INSTRUCTIONS FOR THE TASK:
Print the full listing exactly.

PROVIDED MATERIAL:
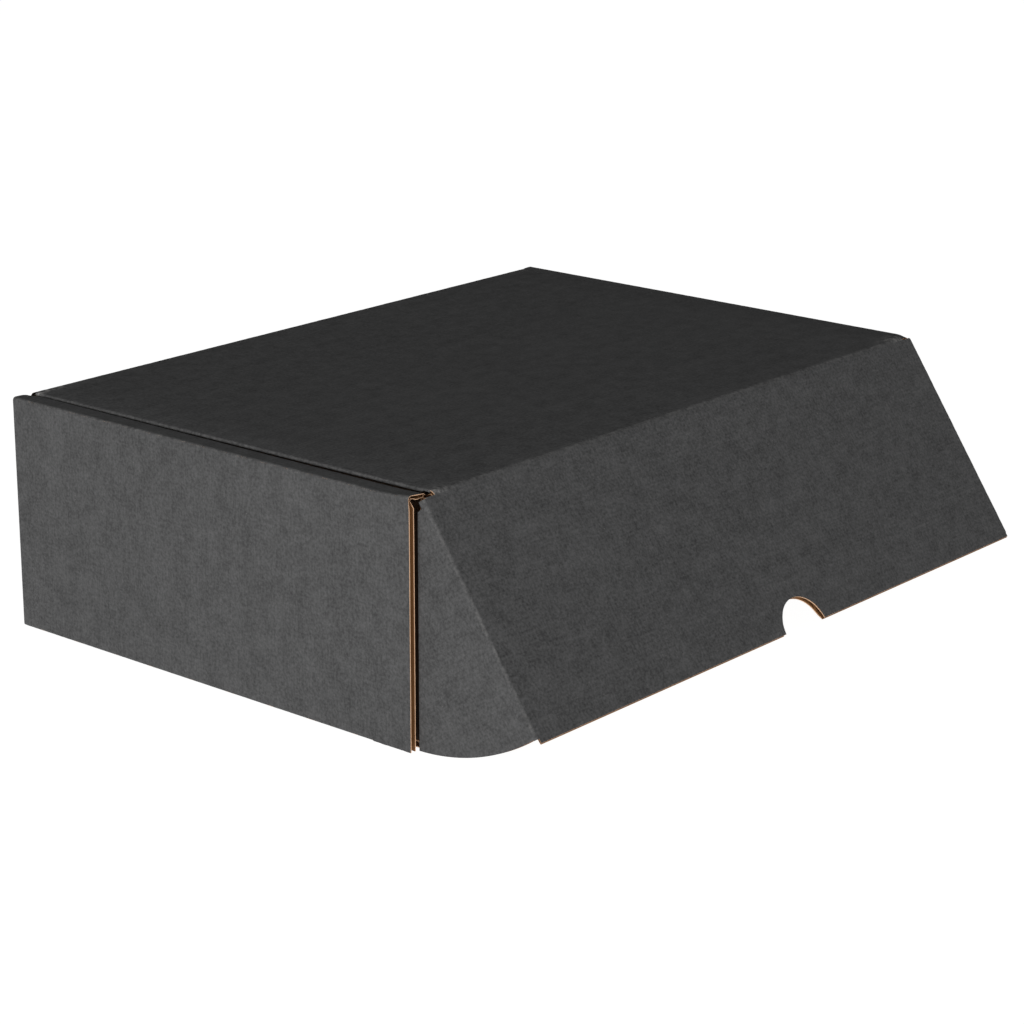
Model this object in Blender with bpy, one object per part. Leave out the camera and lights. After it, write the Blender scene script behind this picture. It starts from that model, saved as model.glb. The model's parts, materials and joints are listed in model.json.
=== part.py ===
"""Corrugated mailer box: one folded blank with rolled side walls, a hinged lid and a front flap.

The box stands on its base, with the origin at the centre of the underside. +X is to the right,
+Y to the back and +Z up. The lid is shut, and its front flap is swung out from the open front.
Every panel between two creases is a piece of its own, with a fine gap left at each crease.
"""

import math

import bmesh
import bpy
from mathutils import Matrix, Vector

# Driving dimensions, in metres and degrees.
WIDTH = 0.334  # outside, across the two side walls
DEPTH = 0.221  # outside, from the open front to the back wall
HEIGHT = 0.100  # outside, to the top of the side walls
BOARD = 0.0028  # thickness of the single-wall board
HOLLOW = 0.0038  # space inside each rolled side wall
GAP = 0.0003  # left between pieces that touch
SIDE_GAP = 0.0005  # play between pieces that slide past each other
CREASE_RADIUS = 0.002  # outside of every fold
LID_RISE_BACK = 0.0005  # height of the lid's top over the side walls, at its back crease
LID_RISE_FRONT = 0.0015  # and at its front crease, where it rides up a little
LATCH_TAB = 0.030  # length of each locking tab
TAB_PITCH = 0.110  # distance between a wall's two tabs
DUST_FLAP = 0.075  # reach of the back wall's flaps into the side walls
DUST_CORNER = 0.020  # rounding of their free corners
FLAP_LENGTH = 0.1002  # front flap, from the lid crease to its free edge
FLAP_ANGLE = math.radians(34.3)  # front flap, outward from hanging straight down
SHOULDER = 0.0012  # the flap's ends start this far below the lid crease
CORNER_CUT = 0.002  # chamfer on the flap's lower corners
NOTCH_RADIUS = 0.0136
NOTCH_RISE = 0.0126  # height of the thumb notch above the flap's free edge
NOTCH_OFFSET = 0.0052  # the notch lies a little to the right of the middle
EAR_RADIUS = 0.0983
EAR_CENTRE = 0.0046  # the ear's arc is struck from a point this far behind the flap
EAR_TOP = 0.0048  # the ear's upper edge, below the lid crease, passes under the wall's top
EAR_NECK = 0.0024  # the ear is full height for this much next to the flap
EAR_CLEARANCE = 0.0007  # from the ears to the ends of the side walls
ARC_STEPS = 24
FOLD_STEPS = 3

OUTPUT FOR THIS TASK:
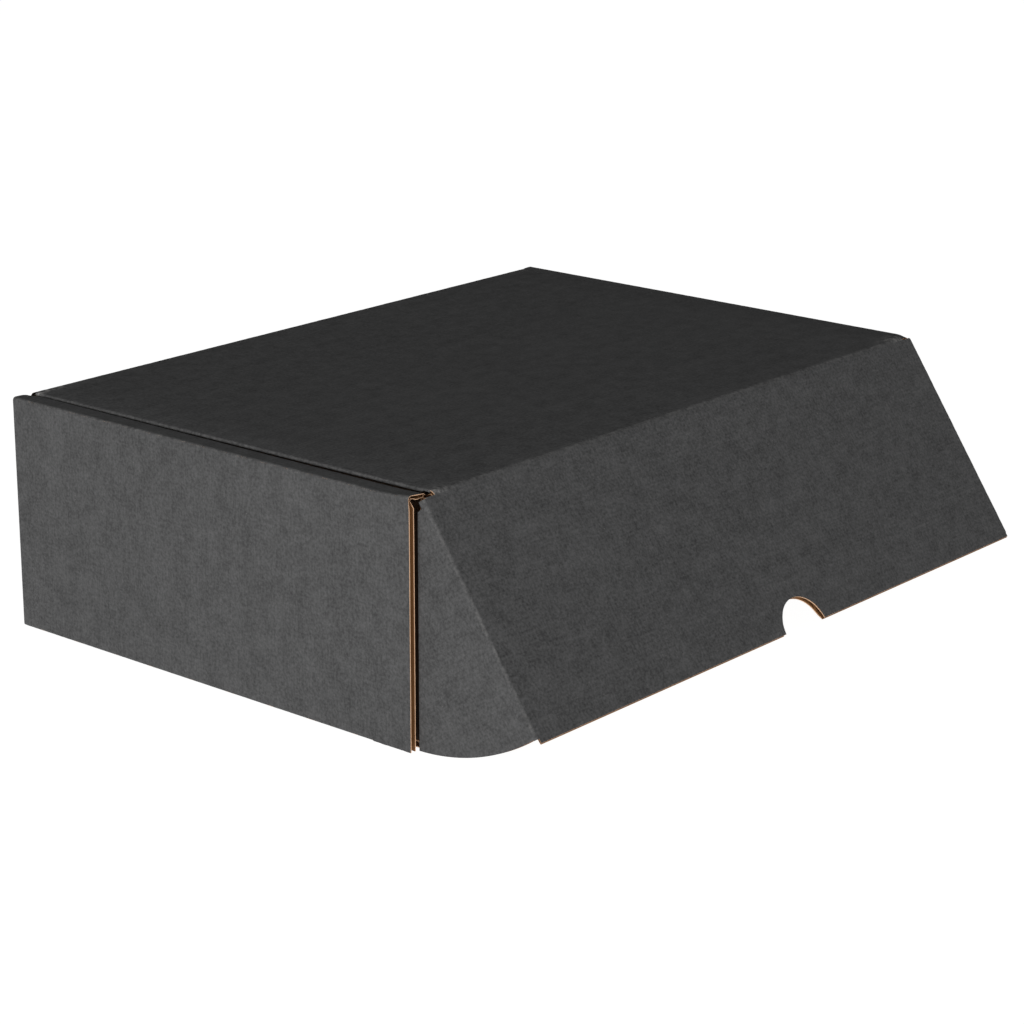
Model this object in Blender with bpy, one object per part. Leave out the camera and lights. After it, write the Blender scene script behind this picture. It starts from that model, saved as model.glb. The model's parts, materials and joints are listed in model.json.
=== part.py ===
"""Corrugated mailer box: one folded blank with rolled side walls, a hinged lid and a front flap.

The box stands on its base, with the origin at the centre of the underside. +X is to the right,
+Y to the back and +Z up. The lid is shut, and its front flap is swung out from the open front.
Every panel between two creases is a piece of its own, with a fine gap left at each crease.
"""

import math

import bmesh
import bpy
from mathutils import Matrix, Vector

# Driving dimensions, in metres and degrees.
WIDTH = 0.334  # outside, across the two side walls
DEPTH = 0.221  # outside, from the open front to the back wall
HEIGHT = 0.100  # outside, to the top of the side walls
BOARD = 0.0028  # thickness of the single-wall board
HOLLOW = 0.0038  # space inside each rolled side wall
GAP = 0.0003  # left between pieces that touch
SIDE_GAP = 0.0005  # play between pieces that slide past each other
CREASE_RADIUS = 0.002  # outside of every fold
LID_RISE_BACK = 0.0005  # height of the lid's top over the side walls, at its back crease
LID_RISE_FRONT = 0.0015  # and at its front crease, where it rides up a little
LATCH_TAB = 0.030  # length of each locking tab
TAB_PITCH = 0.110  # distance between a wall's two tabs
DUST_FLAP = 0.075  # reach of the back wall's flaps into the side walls
DUST_CORNER = 0.020  # rounding of their free corners
FLAP_LENGTH = 0.1002  # front flap, from the lid crease to its free edge
FLAP_ANGLE = math.radians(34.3)  # front flap, outward from hanging straight down
SHOULDER = 0.0012  # the flap's ends start this far below the lid crease
CORNER_CUT = 0.002  # chamfer on the flap's lower corners
NOTCH_RADIUS = 0.0136
NOTCH_RISE = 0.0126  # height of the thumb notch above the flap's free edge
NOTCH_OFFSET = 0.0052  # the notch lies a little to the right of the middle
EAR_RADIUS = 0.0983
EAR_CENTRE = 0.0046  # the ear's arc is struck from a point this far behind the flap
EAR_TOP = 0.0048  # the ear's upper edge, below the lid crease, passes under the wall's top
EAR_NECK = 0.0024  # the ear is full height for this much next to the flap
EAR_CLEARANCE = 0.0007  # from the ears to the ends of the side walls
ARC_STEPS = 24
FOLD_STEPS = 3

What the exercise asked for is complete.